>> begin

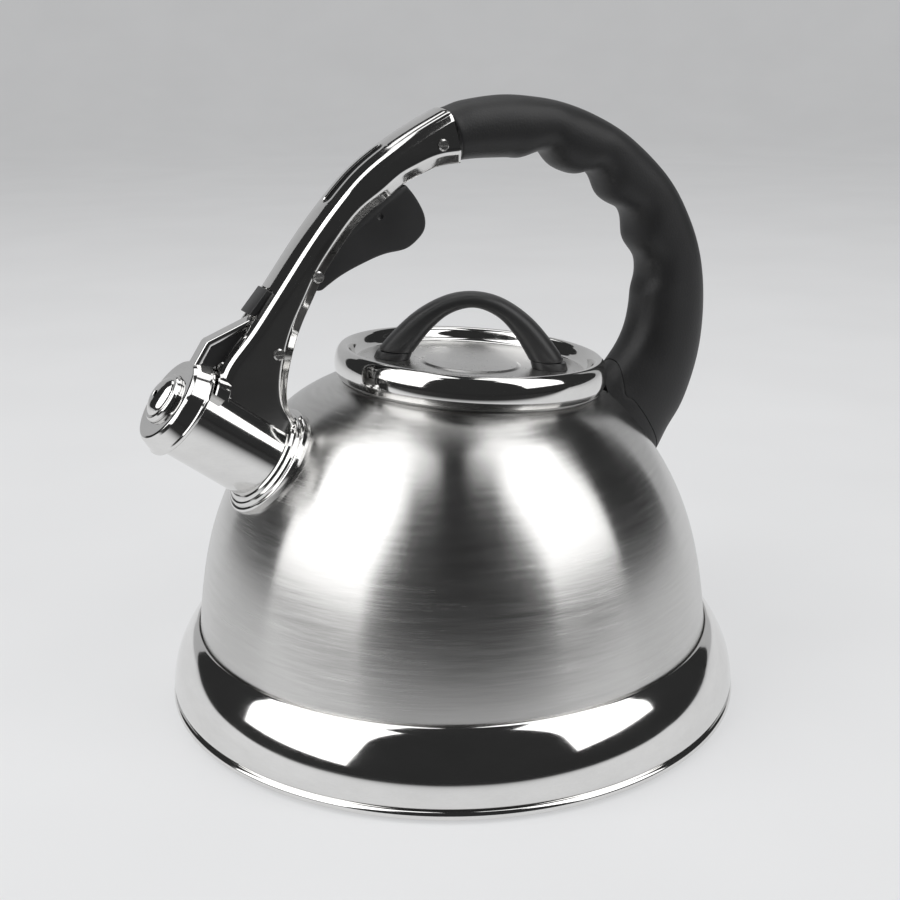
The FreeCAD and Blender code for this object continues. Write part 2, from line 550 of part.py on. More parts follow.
ARCH_W = 30.5
holes = [Part.makeCylinder(1.6, 14, lidp(sg * ARCH_W, 0), N_L) for sg in (-1, 1)]
lid_plate = lid
for h in holes:
    lid_plate = lid_plate.cut(turned(h))
save("lid_shell", lid_plate)
plug = revolve([("L", [(45.2, -0.1), (50.0, -0.1), (50.0, -0.7), (45.2, -0.7), (45.2, -13.0),
                       (44.6, -13.6), (38.0, -13.6), (38.0, -13.0), (44.0, -13.0), (44.6, -12.4),
                       (44.6, -0.1)])], LID_C, X_L, N_L)
save("lid_plug", plug)


def arch_wire(a, p_out, p_in, q):
    """Oval section of the lid handle between an outer and an inner point."""
    c = ((p_out[0] + p_in[0]) / 2, (p_out[1] + p_in[1]) / 2)
    h = ((p_out[0] - p_in[0]) / 2, (p_out[1] - p_in[1]) / 2)
    pts = []
    for j in range(16):
        u = 2 * math.pi * j / 16
        cu, su = math.cos(u), math.sin(u)
        pts.append(lidp(c[0] + h[0] * cu, c[1] + h[1] * cu, q * su))
    return pts


ARCH = [((-37.2, 6.6), (-23.8, 6.6), 6.2), ((-35.6, 9.6), (-22.3, 9.0), 6.3), ((-33.0, 13.4), (-20.4, 12.0), 6.4),
        ((-29.0, 18.2), (-17.8, 15.8), 6.4), ((-23.5, 23.8), (-14.6, 19.8), 6.3), ((-17.0, 28.6), (-10.6, 23.7), 6.1),
        ((-9.0, 32.4), (-5.6, 26.5), 5.9), ((0.0, 33.8), (0.0, 27.7), 5.8)]
sections = ARCH + [((-o[0], o[1]), (-i[0], i[1]), q) for o, i, q in ARCH[-2::-1]]
arch = turned(skin([arch_wire(0, *s) for s in sections]))
# seated on the dish floor; separate black ferrules make the lowest part of each foot
cut_low = turned(Part.makeBox(120, 60, 30, V(-60, -30, -30)).copy())
low = Part.makeBox(120, 60, 30, V(-60, -30, -30 + 9.0))
low.Placement = FreeCAD.Placement(LID_C, FreeCAD.Rotation(Y, LID_TILT)).multiply(low.Placement)
arch_top = arch.cut(low)


def ferrule(sg):
    ws = []
    for s, k in ((6.1, 1.03), (6.9, 1.06), (8.2, 1.06), (8.95, 1.02)):
        f = (s - 6.1) / 3.5
        o, i = -37.4 + 1.3 * f, -23.6 + 1.1 * f
        mid, hw = (o + i) / 2, (i - o) / 2 * k
        ws.append(arch_wire(0, (-sg * (mid - hw), s), (-sg * (mid + hw), s), 6.25 * k))
    return turned(skin(ws))


ferrules = [ferrule(1), ferrule(-1)]
for h in (Part.makeCylinder(1.6, 30, lidp(sg * ARCH_W, 0), N_L) for sg in (-1, 1)):
    ferrules = [f.cut(turned(h)) for f in ferrules]
for sg in (-1, 1):
    arch_top = arch_top.cut(turned(Part.makeCylinder(1.5, 14, lidp(sg * ARCH_W, 0), N_L)))
save("lid_handle", arch_top)
save("lid_handle_feet", Part.makeCompound(ferrules))
screws, washers = [], []
for sg in (-1, 1):
    c = lidp(sg * ARCH_W, 0)
    s = Part.makeCylinder(1.5, 9.9, c + N_L * 4.1, N_L).fuse(Part.makeCylinder(3.0, 2.0, c + N_L * 2.2, N_L))
    s = s.cut(Part.makeBox(5.0, 0.9, 1.0, V(-2.5, -0.45, 0)).transformGeometry(
        FreeCAD.Placement(c + N_L * 2.2, FreeCAD.Rotation(Y, LID_TILT)).toMatrix()))
    screws.append(turned(s))
    w = Part.makeCylinder(4.5, 0.8, c + N_L * 4.5, N_L).cut(Part.makeCylinder(1.6, 4, c + N_L * 3.5, N_L))
    washers.append(turned(w))
for i, w in enumerate(washers):
    screws[i] = screws[i].cut(w)
save("lid_screws", Part.makeCompound(screws))
save("lid_washers", Part.makeCompound(washers))
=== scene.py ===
import json
import math

import bmesh
import bpy
import numpy as np
from mathutils import Matrix, Vector


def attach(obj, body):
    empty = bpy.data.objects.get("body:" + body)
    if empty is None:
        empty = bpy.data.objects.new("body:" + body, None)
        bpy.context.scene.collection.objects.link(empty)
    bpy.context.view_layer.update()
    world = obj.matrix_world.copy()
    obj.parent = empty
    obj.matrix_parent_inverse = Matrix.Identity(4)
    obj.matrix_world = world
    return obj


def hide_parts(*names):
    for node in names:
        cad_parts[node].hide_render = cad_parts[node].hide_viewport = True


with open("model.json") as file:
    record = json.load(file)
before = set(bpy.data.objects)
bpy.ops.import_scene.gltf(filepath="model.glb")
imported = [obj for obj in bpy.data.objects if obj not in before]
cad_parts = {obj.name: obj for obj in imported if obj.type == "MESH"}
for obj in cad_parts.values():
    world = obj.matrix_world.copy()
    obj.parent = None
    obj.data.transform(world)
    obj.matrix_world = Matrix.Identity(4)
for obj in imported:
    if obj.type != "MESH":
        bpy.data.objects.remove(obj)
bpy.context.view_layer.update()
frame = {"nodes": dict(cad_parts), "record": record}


# ------------------------------------------------------------------ camera
AZ, PITCH, ROLL = math.radians(26.53), math.radians(17.33), math.radians(-0.55)
fwd = Vector((math.sin(AZ) * math.cos(PITCH), math.cos(AZ) * math.cos(PITCH), -math.sin(PITCH)))
rt = Vector((math.cos(AZ), -math.sin(AZ), 0))
up = rt.cross(fwd)
rt2 = rt * math.cos(ROLL) + up * math.sin(ROLL)
up2 = up * math.cos(ROLL) - rt * math.sin(ROLL)
cam_data = bpy.data.cameras.new("camera")
cam_data.lens = 52.0
cam_data.sensor_width = 36.0
cam_data.clip_start = 0.01
cam_data.clip_end = 50
cam = bpy.data.objects.new("camera", cam_data)
bpy.context.scene.collection.objects.link(cam)
m = Matrix((rt2, up2, -fwd)).transposed().to_4x4()
m.translation = Vector((-0.21632, -0.43282, 0.24548))
cam.matrix_world = m
bpy.context.scene.camera = cam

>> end

• Given exercise:
What you return should be the lines from the start of the data through the line with "arch_top = arch.cut(low)", quoted exactly and nothing more.

• Response below:
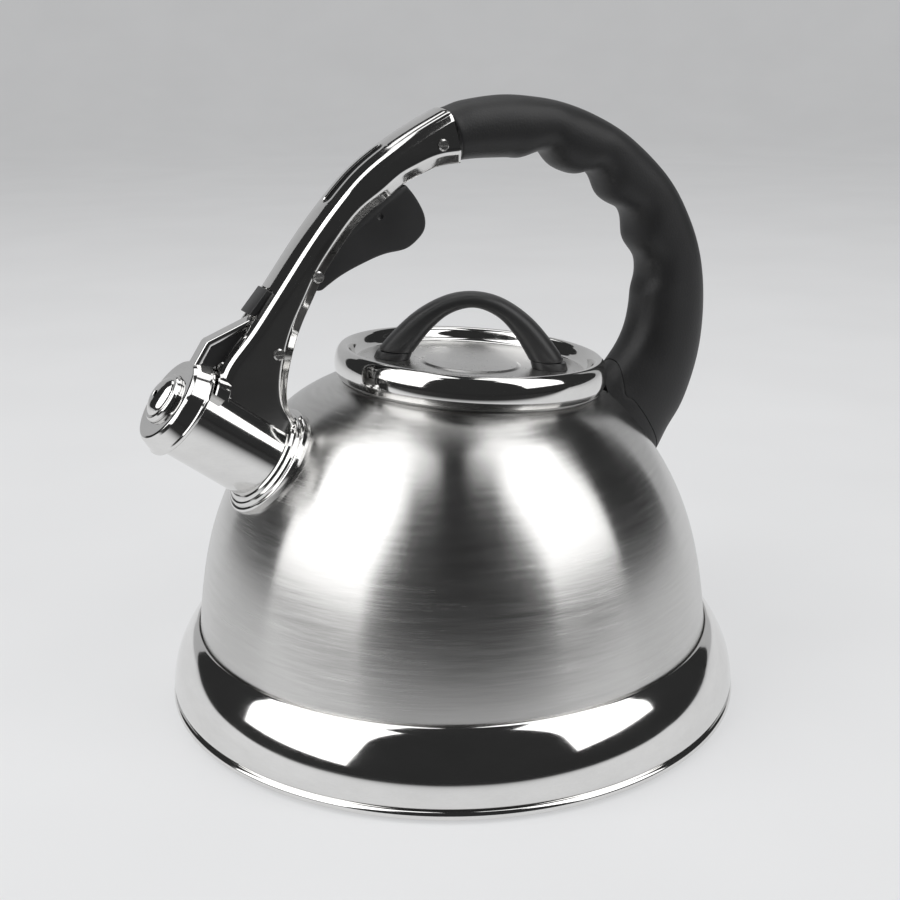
The FreeCAD and Blender code for this object continues. Write part 2, from line 550 of part.py on. More parts follow.
ARCH_W = 30.5
holes = [Part.makeCylinder(1.6, 14, lidp(sg * ARCH_W, 0), N_L) for sg in (-1, 1)]
lid_plate = lid
for h in holes:
    lid_plate = lid_plate.cut(turned(h))
save("lid_shell", lid_plate)
plug = revolve([("L", [(45.2, -0.1), (50.0, -0.1), (50.0, -0.7), (45.2, -0.7), (45.2, -13.0),
                       (44.6, -13.6), (38.0, -13.6), (38.0, -13.0), (44.0, -13.0), (44.6, -12.4),
                       (44.6, -0.1)])], LID_C, X_L, N_L)
save("lid_plug", plug)


def arch_wire(a, p_out, p_in, q):
    """Oval section of the lid handle between an outer and an inner point."""
    c = ((p_out[0] + p_in[0]) / 2, (p_out[1] + p_in[1]) / 2)
    h = ((p_out[0] - p_in[0]) / 2, (p_out[1] - p_in[1]) / 2)
    pts = []
    for j in range(16):
        u = 2 * math.pi * j / 16
        cu, su = math.cos(u), math.sin(u)
        pts.append(lidp(c[0] + h[0] * cu, c[1] + h[1] * cu, q * su))
    return pts


ARCH = [((-37.2, 6.6), (-23.8, 6.6), 6.2), ((-35.6, 9.6), (-22.3, 9.0), 6.3), ((-33.0, 13.4), (-20.4, 12.0), 6.4),
        ((-29.0, 18.2), (-17.8, 15.8), 6.4), ((-23.5, 23.8), (-14.6, 19.8), 6.3), ((-17.0, 28.6), (-10.6, 23.7), 6.1),
        ((-9.0, 32.4), (-5.6, 26.5), 5.9), ((0.0, 33.8), (0.0, 27.7), 5.8)]
sections = ARCH + [((-o[0], o[1]), (-i[0], i[1]), q) for o, i, q in ARCH[-2::-1]]
arch = turned(skin([arch_wire(0, *s) for s in sections]))
# seated on the dish floor; separate black ferrules make the lowest part of each foot
cut_low = turned(Part.makeBox(120, 60, 30, V(-60, -30, -30)).copy())
low = Part.makeBox(120, 60, 30, V(-60, -30, -30 + 9.0))
low.Placement = FreeCAD.Placement(LID_C, FreeCAD.Rotation(Y, LID_TILT)).multiply(low.Placement)
arch_top = arch.cut(low)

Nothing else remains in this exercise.